The heart of the site is the forum area, including:

  1. I just spent last night drawing down almost 300 rounds of South African R1M1 7.62 NATO ball for the components.

    Surprisingly, the spread of powder weights and bullet weights was rather higher than expected.

    Anyway, the averages came out at:

    42.25 grains powder (cut tubular)
    143.25 grains bullet

    Given that this is NATO ball, I would wager that muzzle velocity is around 2800 fps.

    Since I intend to use the powder, I would like the other experts on here to doublecheck my assessment of it.

    I am reckoning that, based on intelligent guesses and the Vit tables, that the powder is a whisker faster than N140, but not as fast as N135.

    So, if I were to take the start loads from N135, or a little down from the start loads for N140 and worked up from there, I would be safe.

    Side note: Given that PMP military ammunition is usually good, I'm wondering if this 1981 batch failed inspection and was surplussed off due to the spread of several grains in both powder and bullet weight.

    Second side note: drawing down this military ammo for powder and bullets is actually economically worthwhile even if I wasn't getting rid of the SLR: for a kilo of powder and 367 bullets you are looking at about €92. Accounting Eur0.10 for the Bullets, which is fair, you are looking at €55 per kilo of powder, which is about €10 cheaper than Vit.
     
  2. Unless you know exactly which powder it is, forget it. One mistake and you could end up wearing your rifle. It just isn't worth it.
     
  3. Thats the advice I was given and gave out when I used to handload.
     
  4. Hhmmm, got to agree. This experiment is up there with the exploding head and the thousand yard boots. You might only be able to do this one once...

    However, being the sort that would rather beg for forgiveness rather than plead for permission, you've already got two weights. You could drop by charge by 10% and then use the resulting fps. huntingnut does some good, free, balistic software so you can work out the rest. I reckon that the cases are so much the same that you can rule that out as long as you are using like for like.

    Thing is, by the time you've worked out a load, you're not going to have much left. Is there are car out there that you don't like? Doors that you wish to move?
     
  5. The R1M1 I used to shoot was not NATO standard, I understand, because it did not have the cross-in-a-circle mark on the boxes or the cartridge case bases.

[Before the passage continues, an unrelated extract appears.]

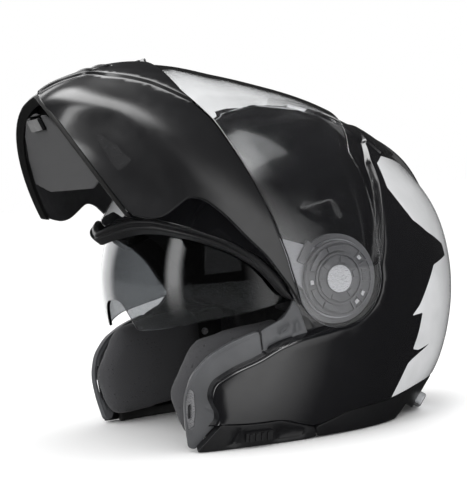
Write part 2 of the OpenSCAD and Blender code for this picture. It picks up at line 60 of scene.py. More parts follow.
# Side-view radius of each skin about the hinge: angle from the front upwards, radius in mm
CROWN = 132.5
PROUD_PROFILE = [(-90, 190), (-64, 213), (-47, 227), (-30, 228), (-10, 196), (8, 152),
                 (26, CROWN + 0.8), (45, CROWN + 0.8), (115, CROWN + 0.8), (127, CROWN + 2.2),
                 (143, 138), (162, 146), (180, 150), (200, 154), (213, 157), (226, 158),
                 (243, 169), (270, 190)]
RECESS_PROFILE = [(-90, 182), (-64, 205), (-47, 219), (-30, 220), (-10, 189), (8, 151),
                  (26, CROWN), (45, CROWN), (115, CROWN), (127, CROWN + 1.2), (143, 137),
                  (162, 145), (180, 149), (200, 153), (213, 156), (226, 157), (243, 167),
                  (270, 182)]
FRONT_PROFILE = [(-90, 190), (-64, 213), (-47, 227), (-30, 228), (-24.5, 224), (-18.5, 214),
                 (-9.6, 198), (-2.5, 183), (8.5, 162), (23.5, 146), (45, CROWN + 4.5),
                 (60, CROWN + 4.5), (200, CROWN + 4.5), (240, 165), (270, 190)]
SCOOP_PROFILE = [(-90, 120), (100, 120), (112, CROWN - 2), (124, CROWN + 1.2), (131, 137.5),
                 (143, 142.5), (152, 143.5), (160, 143), (170, 130), (270, 120)]
SHELL_HALF, RECESS_HALF, FRONT_HALF = 127, 117.5, 128
VISOR_CENTRE = (-12.0, HINGE_Z - 1)
VISOR_R, VISOR_HALF, VISOR_SQUARE = 113.0, 104.0, 2.3

# The half skin is unrolled on a disc: distance from the pole on the hinge axis, angle as in the
# side view. R0 is the disc's mm per radian, SEAM the distance of the middle plane from the pole.
R0 = 120.0
SEAM = R0 * math.pi / 2
SEAM_REACH = 0.06       # a disc point this near the seam lies on it
NORMAL_STEP = 0.4       # half width, on the disc, of the differences that give shading normals
SOFT_BEVEL = 6          # relief with a bevel from here up is a blurred swelling
LEAST_TRIANGLE = 1e-5   # twice the disc area under which a triangle is dropped


class Skin:
    """Superellipse sections about an axis parallel to X, through centre = (y, z)."""

    def __init__(self, profile, half, square=SQUARE, centre=(0.0, HINGE_Z), inset=0.0):
        knots = np.array(profile, float)
        self.angle, self.r = knots[:, 0], knots[:, 1] - inset
        before, after = np.r_[0, 0:len(knots) - 1], np.r_[1:len(knots), len(knots) - 1]
        self.slope = ((self.r[after] - self.r[before])
                      / (self.angle[after] - self.angle[before]))
        self.half, self.n, self.centre = half - inset, square, centre
        self.profile, self.full_half = profile, half

    def inset(self, by):
        """The surface that lies by mm inside this one; outside it where by is negative."""
        return Skin(self.profile, self.full_half, self.n, self.centre, by)

    def radius(self, phi):
        i = np.clip(np.searchsorted(self.angle, phi, "right") - 1, 0, len(self.angle) - 2)
        h = self.angle[i + 1] - self.angle[i]
        t = (phi - self.angle[i]) / h
        return ((2 * t**3 - 3 * t**2 + 1) * self.r[i] + (t**3 - 2 * t**2 + t) * h * self.slope[i]
                + (3 * t**2 - 2 * t**3) * self.r[i + 1] + (t**3 - t**2) * h * self.slope[i + 1])

    def at(self, ab):
        """Points (x, y, z) in mm of disc points (a, b). Beyond the seam x is negative."""
        rho = np.hypot(ab[:, 0], ab[:, 1])
        phi = np.degrees(np.arctan2(ab[:, 1], -ab[:, 0]))
        phi = np.where(phi < -90, phi + 360, phi)
        s = math.pi / 2 - rho / R0
        r = self.radius(phi) * np.abs(np.cos(s)) ** (2 / self.n)
        x = self.half * np.sign(s) * np.abs(np.sin(s)) ** (2 / self.n)
        p = np.radians(phi)
        return np.stack([x, self.centre[0] - r * np.cos(p), self.centre[1] + r * np.sin(p)], 1)

    def normal(self, ab, step=0.25):
        return normal_of(self.at, ab, step)

    def disc(self, points):
        """Disc points of side-view points (y, z), of points (x, y, z) near the skin, and of
        ("f", x, z), ("r", x, z) and ("t", x, y) seen from the front, from behind, from above."""
        out = []
        for p in points:
            if p[0] in ("f", "r", "t"):
                s = math.asin(min(1.0, (abs(p[1]) / self.half) ** (self.n / 2)))
                s = math.copysign(s, p[1])
                c = math.cos(s) ** (2 / self.n)
                if p[0] == "t":
                    phi = np.linspace(20, 175, 800)
                    value, want = -self.radius(phi) * np.cos(np.radians(phi)) * c, p[2]
                    want -= self.centre[0]
                else:
                    phi = np.linspace(-55, 80, 800) if p[0] == "f" else np.linspace(235, 95, 800)
                    value = self.radius(phi) * np.sin(np.radians(phi)) * c
                    want = p[2] - self.centre[1]
                phi = float(np.interp(want, value, phi))
            else:
                y, z = p[-2] - self.centre[0], p[-1] - self.centre[1]
                phi = math.degrees(math.atan2(z, -y))
                phi = phi + 360 if phi < -90 else phi
                ratio = math.hypot(y, z) / float(self.radius(np.array([phi]))[0])
                if len(p) == 3:
                    s = math.atan2((abs(p[0]) / self.half) ** (self.n / 2),
                                   ratio ** (self.n / 2))
                    s = math.copysign(s, p[0])
                elif ratio < 1:
                    s = math.acos(ratio ** (self.n / 2))
                else:
                    s = -(ratio - 1) * 1.2
            rho, angle = SEAM - R0 * s, math.radians(phi)
            out.append((-rho * math.cos(angle), rho * math.sin(angle)))
        return np.array(out)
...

    I gave what I had left to the range office at Bisley for disposal because it seemed to be out of dimensional tolerance lengthwise - quite often very difficult to close the bolt on my L39 and occasionally going to half cock on operating the trigger. One rumour I heard was that much SA ammunition had been badly stored and suffered from the heat.

    Heaven alone knows what the state of the powder is.
     
  6. I've already done similar things twice:

    - Worked up a 223 Remington load using Vectan SP7 with a single data point from 222 Remington (the Vectan data is sparse)
    - remanufactured Czechoslovakian steel-case 7.62 x 39 into brass cases

    Essentially, if you use your head, have a bit of intelligence, have at least one data point, are careful and know what a high-pressure sign looks like, then there shouldn't be a problem.

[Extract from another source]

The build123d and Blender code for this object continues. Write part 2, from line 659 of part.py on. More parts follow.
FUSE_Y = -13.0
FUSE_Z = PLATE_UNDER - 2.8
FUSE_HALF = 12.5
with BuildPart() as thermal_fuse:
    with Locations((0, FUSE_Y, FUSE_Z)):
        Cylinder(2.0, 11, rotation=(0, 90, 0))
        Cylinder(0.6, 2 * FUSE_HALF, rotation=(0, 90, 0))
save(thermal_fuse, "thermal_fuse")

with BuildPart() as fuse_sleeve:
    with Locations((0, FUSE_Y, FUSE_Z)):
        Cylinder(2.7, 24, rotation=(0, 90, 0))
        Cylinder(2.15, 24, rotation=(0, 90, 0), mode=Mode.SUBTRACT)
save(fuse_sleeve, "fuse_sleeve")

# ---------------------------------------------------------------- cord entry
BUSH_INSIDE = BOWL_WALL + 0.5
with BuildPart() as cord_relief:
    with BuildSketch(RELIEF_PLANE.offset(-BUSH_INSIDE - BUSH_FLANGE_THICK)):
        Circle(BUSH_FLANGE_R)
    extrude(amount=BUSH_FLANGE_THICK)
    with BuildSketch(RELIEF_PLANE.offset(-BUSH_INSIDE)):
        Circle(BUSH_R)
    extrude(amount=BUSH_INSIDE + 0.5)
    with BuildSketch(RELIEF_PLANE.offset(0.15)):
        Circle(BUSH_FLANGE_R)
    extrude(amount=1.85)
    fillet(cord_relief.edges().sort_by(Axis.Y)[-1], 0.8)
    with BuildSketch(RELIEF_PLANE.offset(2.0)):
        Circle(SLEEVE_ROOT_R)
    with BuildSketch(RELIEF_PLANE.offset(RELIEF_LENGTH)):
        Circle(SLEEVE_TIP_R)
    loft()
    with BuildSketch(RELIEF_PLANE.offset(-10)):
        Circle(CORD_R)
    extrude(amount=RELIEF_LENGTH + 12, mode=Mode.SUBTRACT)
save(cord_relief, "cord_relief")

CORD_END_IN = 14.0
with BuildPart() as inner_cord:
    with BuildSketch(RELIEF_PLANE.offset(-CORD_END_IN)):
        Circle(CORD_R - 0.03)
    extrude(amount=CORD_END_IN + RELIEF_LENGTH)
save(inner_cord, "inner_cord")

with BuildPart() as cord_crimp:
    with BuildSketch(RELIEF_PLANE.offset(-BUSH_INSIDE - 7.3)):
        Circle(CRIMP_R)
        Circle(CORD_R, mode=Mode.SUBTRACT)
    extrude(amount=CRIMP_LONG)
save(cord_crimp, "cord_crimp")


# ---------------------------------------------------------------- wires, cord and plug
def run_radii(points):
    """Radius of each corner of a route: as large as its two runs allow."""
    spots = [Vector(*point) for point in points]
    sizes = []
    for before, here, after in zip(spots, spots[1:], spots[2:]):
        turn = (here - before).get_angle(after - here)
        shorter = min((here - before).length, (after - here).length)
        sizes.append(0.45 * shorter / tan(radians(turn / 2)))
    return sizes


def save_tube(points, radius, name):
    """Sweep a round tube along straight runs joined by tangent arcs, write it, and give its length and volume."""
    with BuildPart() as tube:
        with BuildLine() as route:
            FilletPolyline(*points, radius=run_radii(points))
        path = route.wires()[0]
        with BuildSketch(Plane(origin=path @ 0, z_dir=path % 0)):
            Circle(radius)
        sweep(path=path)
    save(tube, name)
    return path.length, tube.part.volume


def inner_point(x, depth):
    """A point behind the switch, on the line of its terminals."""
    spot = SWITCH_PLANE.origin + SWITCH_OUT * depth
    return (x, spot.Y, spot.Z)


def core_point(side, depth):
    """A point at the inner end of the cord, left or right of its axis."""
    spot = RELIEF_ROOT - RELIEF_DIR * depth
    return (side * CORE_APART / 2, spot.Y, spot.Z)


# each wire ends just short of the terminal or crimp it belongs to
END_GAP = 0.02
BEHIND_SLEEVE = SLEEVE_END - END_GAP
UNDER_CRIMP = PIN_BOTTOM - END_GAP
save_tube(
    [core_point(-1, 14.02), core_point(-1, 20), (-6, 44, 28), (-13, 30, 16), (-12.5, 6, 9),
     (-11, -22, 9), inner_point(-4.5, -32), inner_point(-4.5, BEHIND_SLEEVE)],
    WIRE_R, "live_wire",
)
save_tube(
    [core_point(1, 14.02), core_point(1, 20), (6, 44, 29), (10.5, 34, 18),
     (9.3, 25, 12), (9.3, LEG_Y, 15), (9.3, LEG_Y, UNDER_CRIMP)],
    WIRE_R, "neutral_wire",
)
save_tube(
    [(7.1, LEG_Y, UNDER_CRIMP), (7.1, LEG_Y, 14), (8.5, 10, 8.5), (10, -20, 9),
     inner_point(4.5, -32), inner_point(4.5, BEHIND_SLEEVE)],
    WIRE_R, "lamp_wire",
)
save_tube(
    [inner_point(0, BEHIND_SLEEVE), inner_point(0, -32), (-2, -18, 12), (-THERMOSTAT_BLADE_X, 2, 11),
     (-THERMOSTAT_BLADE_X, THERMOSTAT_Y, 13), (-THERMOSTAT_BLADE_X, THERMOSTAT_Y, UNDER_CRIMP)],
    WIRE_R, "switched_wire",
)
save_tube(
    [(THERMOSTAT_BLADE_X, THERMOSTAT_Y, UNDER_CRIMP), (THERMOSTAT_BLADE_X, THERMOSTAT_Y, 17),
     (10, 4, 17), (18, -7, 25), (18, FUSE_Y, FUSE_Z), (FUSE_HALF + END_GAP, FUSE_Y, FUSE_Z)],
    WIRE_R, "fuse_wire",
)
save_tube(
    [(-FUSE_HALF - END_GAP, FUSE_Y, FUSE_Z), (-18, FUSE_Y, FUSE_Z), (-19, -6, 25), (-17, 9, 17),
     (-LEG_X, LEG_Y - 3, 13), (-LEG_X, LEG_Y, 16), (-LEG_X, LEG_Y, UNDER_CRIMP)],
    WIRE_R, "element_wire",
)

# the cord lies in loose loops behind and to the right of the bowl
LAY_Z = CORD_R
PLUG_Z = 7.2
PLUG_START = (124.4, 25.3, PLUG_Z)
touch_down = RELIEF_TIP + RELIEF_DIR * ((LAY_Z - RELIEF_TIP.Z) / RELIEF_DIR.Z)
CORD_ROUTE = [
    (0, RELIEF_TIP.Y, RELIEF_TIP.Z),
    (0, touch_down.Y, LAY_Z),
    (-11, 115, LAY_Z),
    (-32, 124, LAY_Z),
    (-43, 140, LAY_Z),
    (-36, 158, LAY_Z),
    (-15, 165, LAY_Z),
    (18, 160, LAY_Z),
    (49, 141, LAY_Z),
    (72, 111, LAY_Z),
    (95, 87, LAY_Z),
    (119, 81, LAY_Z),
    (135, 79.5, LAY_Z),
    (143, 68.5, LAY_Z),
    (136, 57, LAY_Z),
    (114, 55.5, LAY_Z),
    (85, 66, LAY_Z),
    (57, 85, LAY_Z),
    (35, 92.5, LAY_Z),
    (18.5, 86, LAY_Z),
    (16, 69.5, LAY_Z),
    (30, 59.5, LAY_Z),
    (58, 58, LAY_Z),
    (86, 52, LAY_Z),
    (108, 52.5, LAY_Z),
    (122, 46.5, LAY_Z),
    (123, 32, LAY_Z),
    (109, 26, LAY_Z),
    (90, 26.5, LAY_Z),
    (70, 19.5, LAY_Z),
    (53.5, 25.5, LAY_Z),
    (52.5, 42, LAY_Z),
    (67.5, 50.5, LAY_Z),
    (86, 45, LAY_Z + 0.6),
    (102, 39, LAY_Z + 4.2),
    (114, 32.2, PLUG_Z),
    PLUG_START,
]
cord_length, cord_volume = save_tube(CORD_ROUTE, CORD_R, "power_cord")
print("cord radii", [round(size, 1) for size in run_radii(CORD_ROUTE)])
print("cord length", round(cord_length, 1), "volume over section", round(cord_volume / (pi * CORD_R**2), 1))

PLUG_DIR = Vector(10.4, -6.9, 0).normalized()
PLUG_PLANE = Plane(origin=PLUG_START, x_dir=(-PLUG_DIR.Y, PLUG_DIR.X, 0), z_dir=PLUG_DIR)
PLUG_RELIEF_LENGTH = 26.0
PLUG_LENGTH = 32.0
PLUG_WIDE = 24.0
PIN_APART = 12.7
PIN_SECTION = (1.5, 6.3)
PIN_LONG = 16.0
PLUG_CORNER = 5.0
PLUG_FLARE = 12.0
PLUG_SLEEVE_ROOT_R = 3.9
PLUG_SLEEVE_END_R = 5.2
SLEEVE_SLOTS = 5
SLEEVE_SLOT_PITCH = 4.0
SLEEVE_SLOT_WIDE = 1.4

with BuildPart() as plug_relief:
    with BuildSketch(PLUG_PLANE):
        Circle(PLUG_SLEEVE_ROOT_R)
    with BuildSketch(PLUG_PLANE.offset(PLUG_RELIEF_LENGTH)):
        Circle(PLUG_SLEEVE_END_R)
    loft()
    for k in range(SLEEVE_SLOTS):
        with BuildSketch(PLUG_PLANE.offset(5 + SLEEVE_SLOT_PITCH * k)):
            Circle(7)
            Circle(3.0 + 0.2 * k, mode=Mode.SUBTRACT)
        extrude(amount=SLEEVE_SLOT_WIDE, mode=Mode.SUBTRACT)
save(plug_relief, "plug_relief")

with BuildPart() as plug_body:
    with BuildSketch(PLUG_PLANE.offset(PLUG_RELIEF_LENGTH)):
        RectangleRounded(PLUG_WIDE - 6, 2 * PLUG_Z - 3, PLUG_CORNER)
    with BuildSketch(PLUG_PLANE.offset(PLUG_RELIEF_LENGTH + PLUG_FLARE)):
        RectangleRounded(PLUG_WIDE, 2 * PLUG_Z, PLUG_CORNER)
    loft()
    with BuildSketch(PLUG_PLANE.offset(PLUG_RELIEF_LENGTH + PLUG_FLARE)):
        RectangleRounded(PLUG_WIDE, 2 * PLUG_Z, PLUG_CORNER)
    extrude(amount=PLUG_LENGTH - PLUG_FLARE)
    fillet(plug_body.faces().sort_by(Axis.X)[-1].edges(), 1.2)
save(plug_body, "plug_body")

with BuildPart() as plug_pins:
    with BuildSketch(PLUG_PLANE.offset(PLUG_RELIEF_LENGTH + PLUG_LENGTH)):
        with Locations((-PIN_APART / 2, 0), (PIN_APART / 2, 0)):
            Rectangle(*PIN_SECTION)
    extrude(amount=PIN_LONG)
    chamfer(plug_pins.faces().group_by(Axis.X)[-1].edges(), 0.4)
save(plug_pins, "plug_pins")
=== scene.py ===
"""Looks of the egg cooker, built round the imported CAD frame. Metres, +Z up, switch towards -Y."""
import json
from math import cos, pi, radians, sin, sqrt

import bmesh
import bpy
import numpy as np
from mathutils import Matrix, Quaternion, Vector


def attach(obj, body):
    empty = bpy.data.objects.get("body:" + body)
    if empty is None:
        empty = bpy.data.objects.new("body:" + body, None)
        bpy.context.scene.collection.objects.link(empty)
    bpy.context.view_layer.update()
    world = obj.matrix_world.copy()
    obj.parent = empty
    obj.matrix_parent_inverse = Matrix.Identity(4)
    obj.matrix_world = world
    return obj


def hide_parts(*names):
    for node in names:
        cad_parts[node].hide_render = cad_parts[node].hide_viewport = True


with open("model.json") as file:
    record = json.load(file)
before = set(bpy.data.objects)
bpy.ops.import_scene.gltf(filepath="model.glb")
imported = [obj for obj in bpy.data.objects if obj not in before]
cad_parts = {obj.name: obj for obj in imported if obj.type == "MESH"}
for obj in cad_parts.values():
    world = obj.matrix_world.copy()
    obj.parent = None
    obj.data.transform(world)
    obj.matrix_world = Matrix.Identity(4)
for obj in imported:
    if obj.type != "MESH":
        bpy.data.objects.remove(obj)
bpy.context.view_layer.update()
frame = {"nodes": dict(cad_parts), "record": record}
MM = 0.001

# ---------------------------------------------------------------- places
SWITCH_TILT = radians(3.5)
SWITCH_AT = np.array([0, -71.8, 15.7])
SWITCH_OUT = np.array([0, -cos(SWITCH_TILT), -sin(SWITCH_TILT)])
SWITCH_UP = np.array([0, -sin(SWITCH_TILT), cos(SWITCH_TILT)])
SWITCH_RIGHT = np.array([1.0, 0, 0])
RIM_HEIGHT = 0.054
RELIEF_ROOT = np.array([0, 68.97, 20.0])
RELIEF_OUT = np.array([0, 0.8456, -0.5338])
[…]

    Now, I would never, ever, even consider such a thing if I didn't have at least one sensible data point (i.e. not from a stupidly small or stupidly large cartridge) . And in this case, the data point indicates a burn rate between N135 and N140, thus I would be confident in using this powder in both 223 Remington and 303, starting light.
     
  7. The powder is dry and smells fresh, but that is a good point that I did not consider.

    It is perhaps also worth noting that the rounds gave hard extraction, but ran fine in a semiauto.
     
  8. I've been using the 1981 South African R1M1 stuff too. I weighed a few myself out of curiosity and found a bit of variation, it seems to shoot pretty well though.
     
  9. It groups no worse than 150gn Magtech.

    Did you also find the extraction rather hard?

    Also, thinking about it, I didn't notice any shot to shot variation that would be consistent with degraded powder.
     
  10. No, I've had no extraction problems with it at all.

    Slightly OT, but have you ever tried Danish surplus ammo?
     
  11. Yes, but the only one I have tried for accuracy was the AMA Sniper, which did 2 MOA out of a 1959 AR 10, sling supported with the sling attached to the gas block! I was extremely impressed, and would have liked to have seen what it would do out of a sniper rifle!

    I have only used the standard AMA for blatting though. no wait, I put some through a Steyr Scout, and it was okay (except for hard extraction).
     
  12. If the powder came out of the R1M1 7.62mm ball that most of us have shot and survived, then its probably perfectly safe to go back into .308/7.62mm at the same loadings. Why not just start at the mean weight you have already found, or a smidge under?
     
  13. cos I'm intending to use it in 303 & 223 Remington. it will be too slow for 7.62 x 39, even with heavy bullets.
     
  14. ugly

    ugly LE Moderator

    A FO big firework, I always do that with spills and recovered dont knows!
     
  15. It's not uncommon to hear of surplus 7.62 ball being rebulleted with 155 grain match bullets for use by target rifle shooters. I remember reading that the UK TR team had to use just such a recipie during a match in New Zealand last year. The usual method of allowing for the heavier bullet is to drop the charge weight by 10% and work up as normal. I have seen this process described before and I recall that they got the groups to improve from 3-4 MOA to well under 1 MOA.

    However, I would be very leery of using the same powder in .223 or .303. There are just too many unknowns to be sure that you are following a safe course of action.